Note: This module is mainly focused on HTTP web requests. For more on HTML and web applications, you may refer to the Introduction to Web Applications module.
cURL
In this module, we will be sending web requests through two of the most important tools for any web penetration tester, a Web Browser, like Chrome or Firefox, and the cURL
command line tool.
cURL (client URL) is a command-line tool and library that primarily supports HTTP along with many other protocols. This makes it a good candidate for scripts as well as automation, making it essential for sending various types of web requests from the command line, which is necessary for many types of web penetration tests.
We can send a basic HTTP request to any URL by using it as an argument for cURL, as follows:
[!bash!]$ curl inlanefreight.com
<!DOCTYPE HTML PUBLIC "-//IETF//DTD HTML 2.0//EN">
<html><head>
...SNIP...
We see that cURL does not render the HTML/JavaScript/CSS code, unlike a web browser, but prints it in its raw format. However, as penetration testers, we are mainly interested in the request and response context, which usually becomes much faster and more convenient than a web browser.

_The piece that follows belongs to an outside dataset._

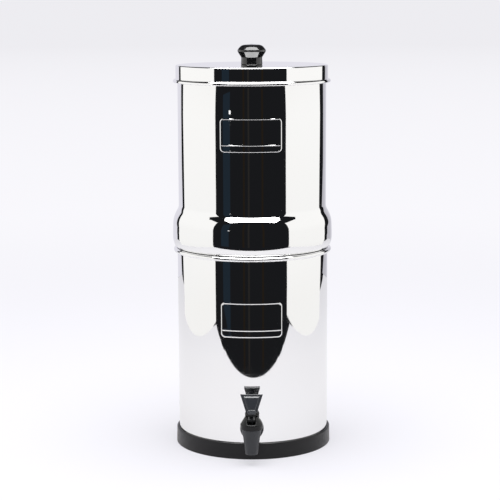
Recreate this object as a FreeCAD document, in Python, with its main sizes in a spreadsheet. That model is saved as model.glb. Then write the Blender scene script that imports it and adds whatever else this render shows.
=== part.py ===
import FreeCAD, Part
import math
import os
import re
import Sketcher

# Gravity water filter: two nested steel chambers, a lid with a knob, two carbon elements and a tap.
# Millimetres. The origin is the centre of the base ring's underside, +Z is up, the tap faces -Y.

doc = FreeCAD.newDocument("gravity_water_filter")

# Driving dimensions

sheet = doc.addObject("Spreadsheet::Sheet", "size")

SIZES = {
    # Base ring
    "ring_radius": 94.1,
    "ring_top": 19.5,
    "ring_ledge": 6.0,
    "ring_inside": 84.0,
    "ring_round": 1.6,
    # Steel chambers
    "steel": 0.8,
    "floor_bend": 4.0,
    "lower_radius": 90.8,
    "lower_rim": 238.9,
    "lower_bead": 2.3,
    "neck_radius": 88.9,
    "neck_bottom": 223.0,
    "seat_height": 241.3,
    "neck_bend": 1.0,
    "bulge_radius": 96.4,
    "bulge_bend": 6.4,
    "shoulder_bottom": 275.5,
    "shoulder_top": 288.5,
    "shoulder_bend": 11.0,
    "upper_radius": 88.2,
    "mouth_radius": 89.5,
    "upper_rim": 440.2,
    "upper_bead": 1.7,
    # Lid and knob
    "lid_edge_radius": 94.7,
    "lid_hem": 1.5,
    "lid_edge_bottom": 439.2,
    "lid_edge_top": 443.3,
    "lid_radius": 90.8,
    "lid_top": 460.5,
    "lid_bend": 2.6,
    "knob_height": 24.5,
    "knob_head": 17.9,
    "knob_neck": 12.6,
    "knob_screw_radius": 2.5,
    "knob_screw_length": 14.0,
    # Filter elements
    "element_radius": 28.5,
    "element_height": 174.0,
    "element_wall": 12.0,
    "element_offset": 45.0,
    "element_base": 12.0,
    "stem_radius": 5.0,
    "stem_length": 30.0,
    "seal_radius": 14.0,
    "seal_height": 2.2,
    "wing_hub": 9.0,
    "wing_hub_height": 8.5,
    "wing_span": 19.0,
    "wing_height": 13.0,
    "wing_thickness": 3.0,
    # Tap
    "inlet_height": 38.5,
    "inlet_bore": 4.5,
    "shank_radius": 8.0,
    "shank_reach": 18.0,
    "wall_hole": 8.4,
    "flange_radius": 13.9,
    "flange_height": 3.4,
    "gasket": 2.4,
    "tap_neck": 8.6,
    "tap_reach": 116.0,
    "nut_width": 24.0,
    "nut_height": 7.0,
    "spout_bottom": 13.4,
    "spout_radius": 7.5,
    "spout_bore": 5.2,
    "barrel_bottom": 33.0,
    "barrel_radius": 9.7,
    "barrel_shoulder": 43.6,
    "shoulder_radius": 11.9,
    "thread_radius": 10.8,
    "thread_gap": 0.3,
    "barrel_top": 48.6,
    "chamber_radius": 9.0,
    "chamber_floor": 31.5,
    "seat_bottom": 29.0,
    # Bonnet
    "bonnet_radius": 13.2,
    "bonnet_skirt": 49.4,
    "bonnet_top": 58.4,
    "bonnet_mouth": 7.6,
    "dish_floor": 50.6,
    "dish_radius": 8.8,
    "bonnet_slot": 10.4,
    # Handle and valve
    "pin_height": 55.2,
    "pin_radius": 1.25,
    "pin_length": 8.2,
    "cam_radius": 4.2,
    "cam_offset": 2.8,
    "handle_neck": 8.6,
    "handle_lean": 15.0,
    "paddle_low": 6.6,
    "paddle_high": 28.2,
    "paddle_low_half": 6.3,
    "paddle_high_half": 12.65,
    "paddle_thickness": 4.2,
    "paddle_rim": 1.9,
    "paddle_groove": 1.3,
    "paddle_depth": 0.9,
    "paddle_back": 1.5,
    "paddle_bar": 4.4,
    "paddle_rib": 4.0,
    "paddle_edge": 1.4,
    "valve_stem": 2.4,
    "eye_radius": 2.6,
    "eye_width": 3.2,
    "flat_bottom": 48.4,
    "cup_radius": 8.0,
    "cup_bottom": 29.3,
    "cup_top": 35.0,
    "spring_radius": 5.4,
    "spring_wire": 0.5,
    "spring_top": 48.3,
}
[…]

We may also use cURL to download a page or a file and output the content into a file using the -O
flag. If we want to specify the output file name, we can use the -o
flag and specify the name. Otherwise, we can use -O
and cURL will use the remote file name, as follows:
[!bash!]$ curl -O inlanefreight.com/index.html
% Total % Received % Xferd Average Speed Time Time Time Current
Dload Upload Total Spent Left Speed
100 464 0 464 0 0 17858 0 --:--:-- --:--:-- --:--:-- 18069
[!bash!]$ ls
index.html
As we can see, the output was not printed this time but rather saved into index.html
. We noticed that cURL still printed some status while processing the request. We can silent the status with the -s
flag, as follows:
[!bash!]$ curl -s -O inlanefreight.com/index.html
This time, cURL did not print anything, as the output was saved into the index.html
file. Finally, we may use the -h
flag to see what other options we may use with cURL:
[!bash!]$ curl -h
Usage: curl [options...] <url>
-d, --data <data> HTTP POST data
-h, --help <category> Get help for commands
-i, --include Include protocol response headers in the output
-o, --output <file> Write to file instead of stdout
-O, --remote-name Write output to a file named as the remote file
-s, --silent Silent mode
-u, --user <user:password> Server user and password
-A, --user-agent <name> Send User-Agent <name> to server
-v, --verbose Make the operation more talkative
This is not the full help, this menu is stripped into categories.
Use "--help category" to get an overview of all categories.
Use the user manual `man curl` or the "--help all" flag for all options.
As the above message mentions, we may use --help all
to print a more detailed help menu, or --help category
(e.g. -h http
) to print the detailed help of a specific flag. If we ever need to read more detailed documentation, we can use man curl
to view the full cURL manual page.
In the upcoming sections, we will cover most of the above flags and see where we should use each of them.